Michael McNeil Forbes wrote:
What are the semantics of the "take" function?
I would have expected that the following have the same shape and size:
a = array([1,2,3]) inds = a.nonzero() a[inds] array([1, 2, 3]) a.take(inds) array([[1, 2, 3]])
Is there a bug somewhere here or is this intentional?
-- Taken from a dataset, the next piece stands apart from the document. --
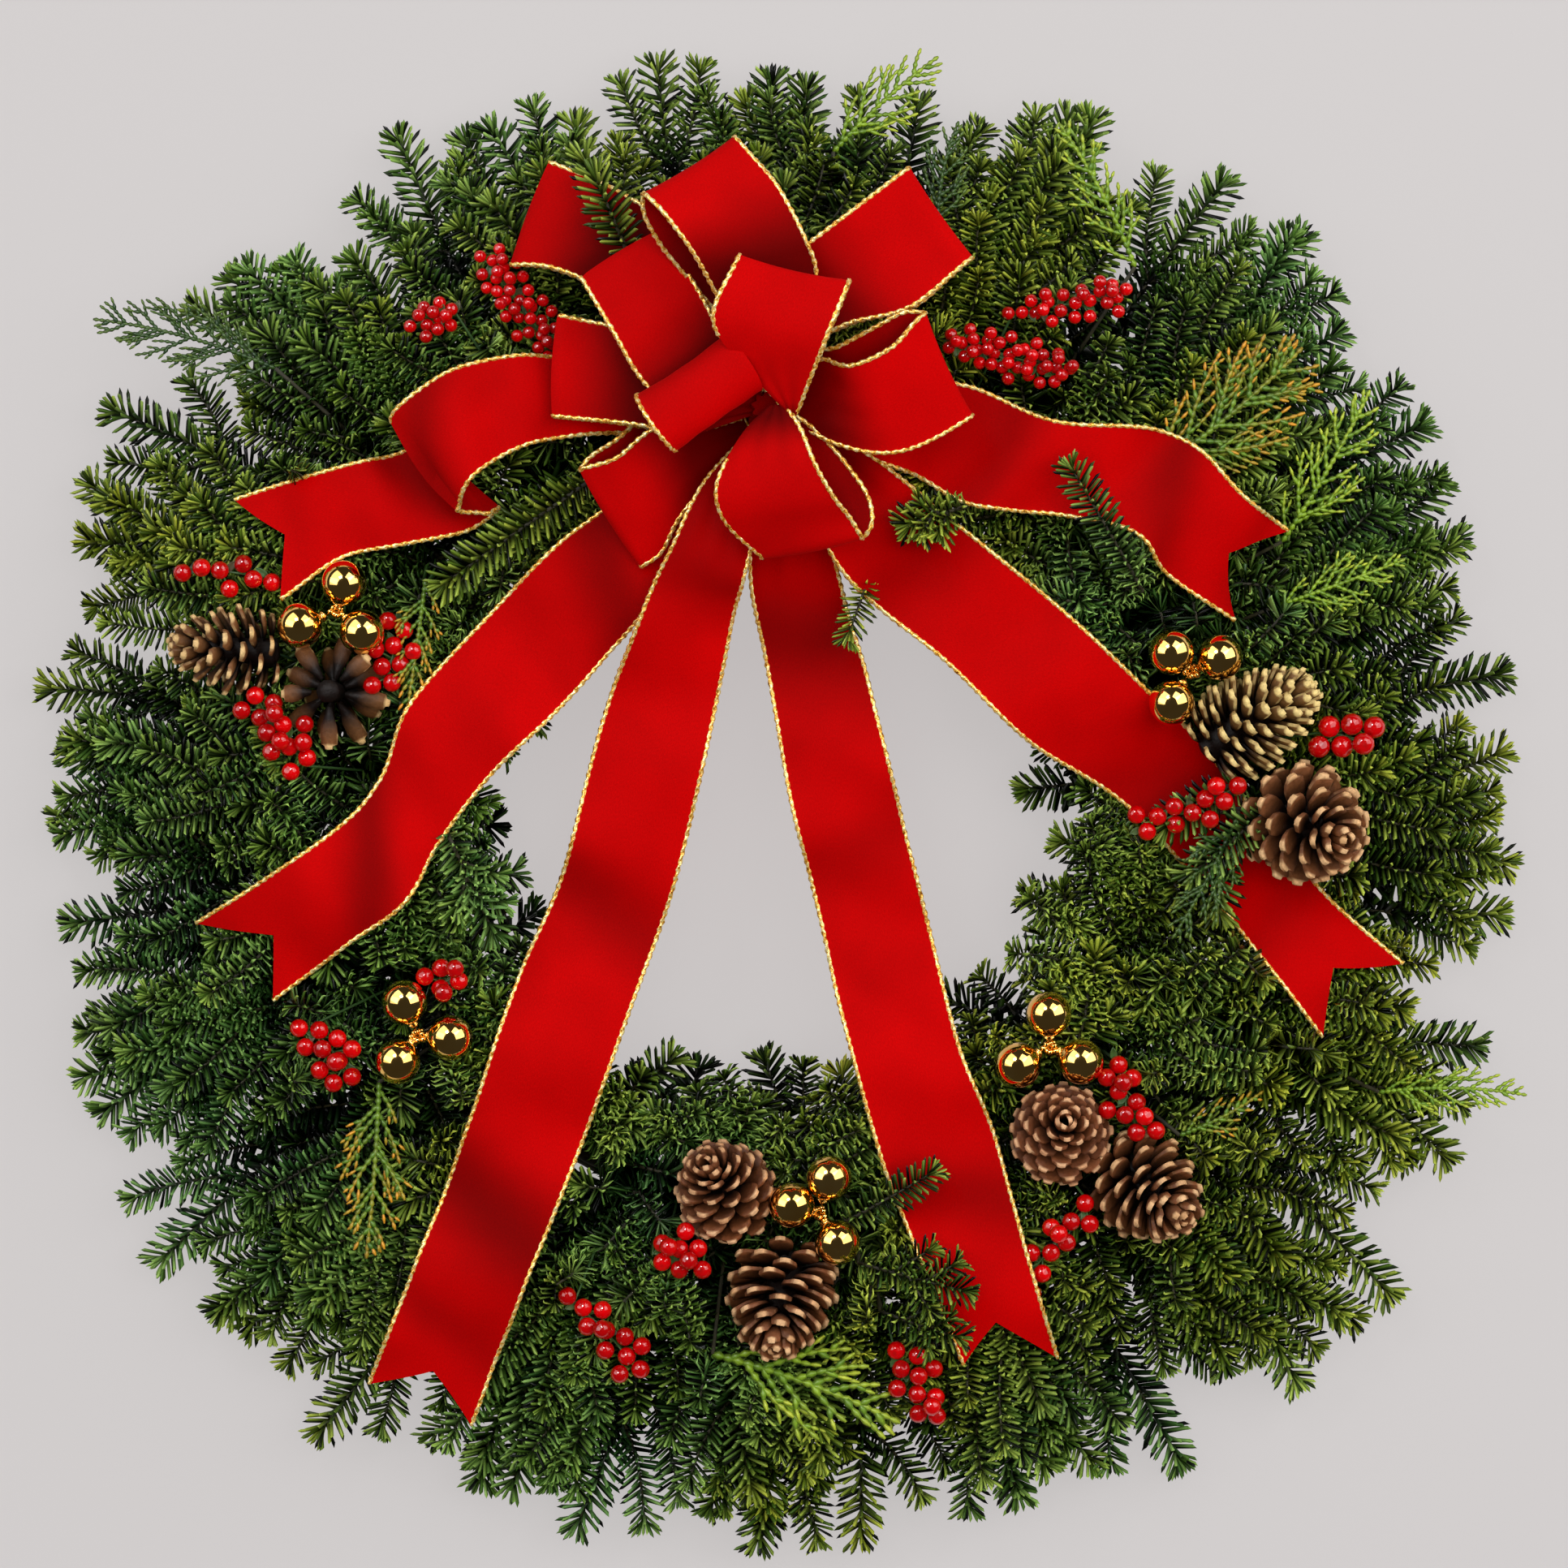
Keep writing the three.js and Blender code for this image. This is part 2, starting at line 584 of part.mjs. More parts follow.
function fanOutline({ length, width }) {
  const shape = new THREE.Shape().moveTo(fanHeel, -fanRib);
  const lobes = Array.from({ length: fanPairs }, (_, i) => (i + 0.6) / (fanPairs + 0.6));
  const spread = (t) => width / 2 * Math.sin(Math.PI * (0.25 + 0.7 * t));
  for (const t of lobes) {
    const x = t * length;
    shape.lineTo(x - 5, -fanRib);
    shape.lineTo(x + spread(t) * 0.75, -spread(t));
    shape.lineTo(x + 3, -fanRib);
  }
  shape.lineTo(length, 0);
  for (const t of lobes.reverse()) {
    const x = t * length + 3;
    shape.lineTo(x + 3, fanRib);
    shape.lineTo(x + spread(t) * 0.75, spread(t));
    shape.lineTo(x - 5, fanRib);
  }
  shape.lineTo(fanHeel, fanRib);
  return shape;
}

function cedarFan(spec) {
  const sheet = { depth: cedarSheet, bevelEnabled: false };
  const fan = new THREE.ExtrudeGeometry(fanOutline(spec), sheet);
  const position = fan.attributes.position;
  for (let i = 0; i < position.count; i++) {
    const t = position.getX(i) / spec.length;
    position.setZ(i, position.getZ(i) + spec.arch * (Math.sin(1.7 * t) - 1.9 * t * t));
  }
  fan.rotateZ(rad(spec.heading)).translate(...spec.at);
  const root = pickPath(spec.at, spec.foot);
  root[root.length - 1].z += cedarSheet / 2;
  return joined([fan, tube(root, cedarStem, 3)]);
}

// Fir: each bunch is a short arc of gathered stems with sprigs growing out of it.
// Sprigs by layer: root offset in degrees, tip radius and height, whorls of needles, lean
const layers = [
  { offset: -8, reach: 446, tipZ: 26, bow: 18, whorls: 3, lean: -5 },
  { offset: -1, reach: 452, tipZ: 22, bow: 24, whorls: 2, lean: 0 },
  { offset: 6.4, reach: 446, tipZ: 30, bow: 18, whorls: 2, lean: 5 },
  { offset: -4.4, reach: 404, tipZ: 66, bow: 26, whorls: 3, lean: -5 },
  { offset: 3, reach: 346, tipZ: 92, bow: 24, whorls: 2, lean: 3 },
  { offset: -6.2, reach: 164, tipZ: 26, bow: 12, whorls: 2, lean: -2 },
  { offset: 4.8, reach: 186, tipZ: 78, bow: 18, whorls: 2, lean: 3 },
];
const outline = { square: 11, jitter: 9 };
const whorlTurn = rad(25);
const curveSteps = 8;
const triesPerSprig = 60;

function outerReach(reach, degrees) {
  const squareness = outline.square * Math.cos(4 * rad(degrees - 45));
  return reach + (reach > bunch.stubR ? squareness * reach / 450 : 0);
}

function sprigPath(layer, sector, index, attempt) {
  const seed = sector * 31 + index * 7 + attempt * 101;
  const middle = (sector + 0.5) * 360 / bunch.count;
  const root = middle + layer.offset;
  const sway = layer.lean + draw(seed) * (3 + attempt * 0.5);
  const inward = layer.reach < bunch.stubR;
  const tip = root + sway * (inward ? 1.8 : 1);
  const reach = outerReach(layer.reach, tip) + draw(seed + 1) * outline.jitter;
  const tipZ = layer.tipZ + draw(seed + 2) * 5 + 3;
  const start = polar(bunch.stubR + (inward ? -4 : 4), root, bundleZ + 1);
  const halfZ = mix(bundleZ, tipZ, 0.6) + layer.bow;
  const half = polar(mix(bunch.stubR, reach, 0.5), mix(root, tip, 0.35), halfZ);
  return new THREE.QuadraticBezierCurve3(start, half, polar(reach, tip, tipZ));
}

function isPathClear(curve) {
  const points = curve.getPoints(curveSteps);
  const isRoot = (i) => i < 3;
  return points.slice(1).every((end, i) => (
    isClear(points[i], end, core.root, (item) => isRoot(i) && item.owner !== undefined)));
}

function clearPath(layer, sector, index) {
  for (let attempt = 0; attempt < triesPerSprig; attempt++) {
    const curve = sprigPath(layer, sector, index, attempt);
    if (isPathClear(curve)) return curve;
  }
  return null;
}

function sprigRings(curve, whorls) {
  const length = curve.getLength();
  const step = needle.whorlLength / length;
  const pitch = (1 - needle.bare / length) / whorls;
  const stops = [0];
  for (let k = whorls - 1; k >= 0; k--) stops.push(1 - k * pitch - 2 * step, 1 - k * pitch - step);
  return courseOf(stops.map((u) => curve.getPointAt(u))).map(({ point, side }, i) => {
    const along = curve.getTangentAt(stops[i]);
    const turned = side.applyAxisAngle(along, whorlTurn * i);
    return ringAcross(point, along, turned, mix(core.root, core.tip, stops[i]), 3);
  });
}

// The end of one needle, or nothing where there is no room for it
function needleTip(base, along, out, owner, seed) {
  for (const [lean, share] of [[0, 1], [-16, 1], [16, 0.9], [-26, 0.8], [0, 0.6], [-20, 0.5]]) {
    const angle = rad(needle.lean + lean + draw(seed) * 4);
    const tip = base.clone().addScaledVector(along, needle.length * share * Math.cos(angle));
    tip.addScaledVector(out, needle.length * share * Math.sin(angle));
    tip.z = Math.max(tip.z, 2.5);
    const foot = base.clone().lerp(tip, 0.12);
    if (isClear(foot, tip, needle.halfWidth, (item) => item.owner === owner)) return tip;
  }
  return null;
}

function sprig(curve, whorls, owner) {
  const rings = sprigRings(curve, whorls);
  const tips = [];
  const spikeFor = (i, s, half) => {
    if (i % 2 === 0) return null;
    const [low, high] = [rings[i], rings[i + 1]];
    const next = (s + 1) % 3;
    const base = middleOf(half ? [low[next], high[next], high[s]] : [low[s], low[next], high[s]]);
    const along = middleOf(high).sub(middleOf(low)).normalize();
    const normal = base.clone().sub(middleOf([...low, ...high])).projectOnPlane(along).normalize();
    const out = normal.applyAxisAngle(along, half ? 0.16 : -0.16);
    const tip = needleTip(base, along, out, owner, taken.length);
    if (tip) tips.push([base, tip]);
    return tip;
  };
  const body = loft(rings, spikeFor);
  for (const [base, tip] of tips) takeSegment(base, tip, needle.halfWidth, owner);
  return geometryOf(body);
}

function stub(sector) {
  const span = 360 / bunch.count;
  const trim = THREE.MathUtils.radToDeg(bunch.endGap / 2 / bunch.stubR);
  const [first, last] = [sector * span + trim, (sector + 1) * span - trim];
  const stops = [0, 1 / 3, 2 / 3, 1];
  const path = stops.map((t) => polar(bunch.stubR, mix(first, last, t), bundleZ));
  return tube(path, bunch.stubRadius, 6);
}

// All the sprigs' cores are placed before any needles are
function firBunches() {
  const placed = [];
  for (let sector = 0; sector < bunch.count; sector++) {
    placed.push(layers.map((layer, index) => {
      const curve = clearPath(layer, sector, index);
      const owner = `sprig_${sector}_${index}`;
      const points = curve ? curve.getPoints(curveSteps) : [];
      points.slice(1).forEach((end, i) => takeSegment(points[i], end, core.root, owner));
      return { curve, owner, whorls: layer.whorls };
    }).filter(({ curve }) => curve));
  }
  return placed.map((sprigs, sector) => joined([
    stub(sector), ...sprigs.map(({ curve, whorls, owner }) => sprig(curve, whorls, owner)),
  ]));
}

// The wire that ties the bow down through the foliage to the frame's top cross wire
function tie() {
  const path = [
    vec(0, bunch.stubR, frame.wire + seatGap),
    vec(0, bunch.stubR, 40),
    vec(knot.at[0] + 1, knot.at[1] + 1, 80),
    vec(...knot.at, knot.low - seatGap),
  ];
  return tube(path, tieWire, 4);
}

// Assembly
const model = new THREE.Group();

function place(name, geometry, colour, metalness, roughness, owned = true) {
  const material = new THREE.MeshStandardMaterial({ color: colours[colour], metalness, roughness });
  const mesh = new THREE.Mesh(geometry, material);
  mesh.name = name;
  model.add(mesh);
  if (owned) takeGeometry(geometry);
}

function placeEach(specs, prefix, geometryFor, colour, metalness, roughness) {
  for (const [name, spec] of Object.entries(specs)) {
    place(`${prefix}${name}`, geometryFor(spec), colour, metalness, roughness);
  }
}

place("wire_ring", wireFrame(), "steel", 0.6, 0.5);
place("bow_loops", joined([knotBlock(), ...Object.values(loops).map(loopStrip)]), "velvet", 0, 0.85);
place("bow_tie", tie(), "steel", 0.6, 0.5);
placeEach(tails, "tail_", tailStrip, "velvet", 0, 0.85);
placeEach(cones, "cone_", placedCone, "cone", 0, 0.7);
placeEach(ballTrios, "balls_", ballTrio, "gold", 1, 0.12);
placeEach(berrySprays, "berries_", berrySpray, "berry", 0, 0.3);
for (const [name, spec] of Object.entries(cedars)) {
  place(name, cedarFan(spec), spec.isDark ? "cedarDark" : "cedarLight", 0, 0.6);
}
firBunches().forEach((geometry, sector) => {
  const number = String(sector + 1).padStart(2, "0");
  place(`fir_bunch_${number}`, geometry, "fir", 0, 0.6, false);
});

// The middle of the footprint becomes the origin
const footprint = new THREE.Box3().setFromObject(model).getCenter(new THREE.Vector3());
model.position.set(-footprint.x, -footprint.y, 0);

export default model;
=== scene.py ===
# Fresh evergreen wreath on its back: fir and cedar on a wire frame, cones, gold balls,
# berries and a bow of wired velvet ribbon. Pieces are drawn in millimetres round the
# ring's centre and then set in metres in the frame.
import math

import bmesh
import bpy
import numpy as np
from mathutils import Matrix, Vector


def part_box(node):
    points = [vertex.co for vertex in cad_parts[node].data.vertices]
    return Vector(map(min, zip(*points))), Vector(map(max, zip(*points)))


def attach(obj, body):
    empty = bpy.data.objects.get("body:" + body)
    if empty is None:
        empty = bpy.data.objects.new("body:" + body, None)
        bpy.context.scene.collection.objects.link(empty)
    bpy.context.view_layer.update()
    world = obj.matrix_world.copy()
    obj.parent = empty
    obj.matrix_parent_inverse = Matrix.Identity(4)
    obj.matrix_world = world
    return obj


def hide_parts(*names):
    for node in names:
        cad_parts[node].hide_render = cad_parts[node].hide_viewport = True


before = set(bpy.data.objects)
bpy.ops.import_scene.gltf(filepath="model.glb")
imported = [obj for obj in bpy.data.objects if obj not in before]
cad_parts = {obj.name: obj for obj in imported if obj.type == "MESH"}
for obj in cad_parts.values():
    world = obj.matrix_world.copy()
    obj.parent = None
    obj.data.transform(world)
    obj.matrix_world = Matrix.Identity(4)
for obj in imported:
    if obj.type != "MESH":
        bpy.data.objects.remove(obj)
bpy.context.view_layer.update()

ringLow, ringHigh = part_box("wire_ring")
ringCentre = Vector(((ringLow.x + ringHigh.x) / 2, (ringLow.y + ringHigh.y) / 2, 0))
toFrame = Matrix.Translation(ringCentre) @ Matrix.Scale(0.001, 4)
fullTurn = math.pi * 2


def draw(seed):  # a repeatable draw between -1 and 1
    wave = math.sin(seed * 12.9898 + 78.233) * 43758.5453
    return 2 * (wave - math.floor(wave)) - 1


def mix(a, b, t):
    return a + (b - a) * t


def smooth(t):
    t = np.clip(t, 0, 1)
    return t * t * (3 - 2 * t)


def polar(radius, degrees, z):
    return np.array([radius * math.cos(math.radians(degrees)), radius * math.sin(math.radians(degrees)), z])


def unit(v):
    return v / np.maximum(np.linalg.norm(v, axis=-1, keepdims=True), 1e-9)


def pieceName(kind, key):
    return kind + "".join(word.capitalize() for word in key.split("_"))


def clearSelection():
    if bpy.context.object and bpy.context.object.mode != "OBJECT":
        bpy.ops.object.mode_set(mode="OBJECT")
    bpy.ops.object.select_all(action="DESELECT")


def startEdit(mode="FACE"):
    bpy.ops.object.mode_set(mode="EDIT")
    bpy.ops.mesh.select_mode(type=mode)
    bpy.ops.mesh.select_all(action="DESELECT")


def endEdit():
    bpy.ops.object.mode_set(mode="OBJECT")
    return bpy.context.object


def pickFaces(test):  # selects the faces whose middle and normal pass the test
    mesh = bmesh.from_edit_mesh(bpy.context.object.data)
    for face in mesh.faces:
        face.select_set(bool(test(face.calc_center_median(), face.normal)))
    bmesh.update_edit_mesh(bpy.context.object.data)


def pickPoints(test):
    mesh = bmesh.from_edit_mesh(bpy.context.object.data)
    for point in mesh.verts:
        point.select_set(bool(test(point.co)))
    mesh.select_flush_mode()
    bmesh.update_edit_mesh(bpy.context.object.data)


def extrude(by, size=1.0):
    bpy.ops.mesh.extrude_region_move(TRANSFORM_OT_translate={"value": by})
    if size != 1.0:
        bpy.ops.transform.resize(value=(size, size, size))


def applyModifiers(thing):
    clearSelection()
    thing.select_set(True)
    bpy.context.view_layer.objects.active = thing
    for modifier in list(thing.modifiers):
        bpy.ops.object.modifier_apply(modifier=modifier.name)


def stockOf(thing):  # a modelled shape's points and triangles, to be copied many times
    mesh = bmesh.new()
    mesh.from_mesh(thing.data)
    bmesh.ops.triangulate(mesh, faces=mesh.faces)
    mesh.verts.index_update()
    points = np.array([v.co[:] for v in mesh.verts])
    triangles = np.array([[v.index for v in f.verts] for f in mesh.faces])
    mesh.free()
    bpy.data.objects.remove(thing)
    return points, triangles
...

It's a result of a.nonzero() returning a tuple. In [3]: a.nonzero() Out[3]: (array([0, 1, 2]),) __getitem__ interprets tuples specially: a[1,2,3] == a[(1,2,3)], also a[0,] == a[0]. .take() doesn't; it simply tries to convert its argument into an array. It can convert (array([0, 1, 2]),) into array([[0, 1, 2]]), so it does.  Robert Kern "I have come to believe that the whole world is an enigma, a harmless enigma that is made terrible by our own mad attempt to interpret it as though it had an underlying truth."  Umberto Eco
Robert Kern <robert.kern@gmail.com> wrote:
Michael McNeil Forbes wrote:
What are the semantics of the "take" function?
I would have expected that the following have the same shape and size:
a = array([1,2,3]) inds = a.nonzero() a[inds] array([1, 2, 3]) a.take(inds) array([[1, 2, 3]])
Is there a bug somewhere here or is this intentional?
It's a result of a.nonzero() returning a tuple. ... __getitem__ interprets tuples specially: a[1,2,3] == a[(1,2,3)], also a[0,] == a[0].
.take() doesn't; it simply tries to convert its argument into an array. It can convert (array([0, 1, 2]),) into array([[0, 1, 2]]), so it does.
Okay. I understand why this happens from the code. 1) Is there a design reason for this inconsistent treatment of "indices"? 2) If so, is there some place (perhaps on the Wiki or in some source code I cannot find) that design decisions like this are discussed? (I have several other inconsistencies I would like to address, but would like to find out if they are "intentional" before wasting people's time.) Thanks, Michael.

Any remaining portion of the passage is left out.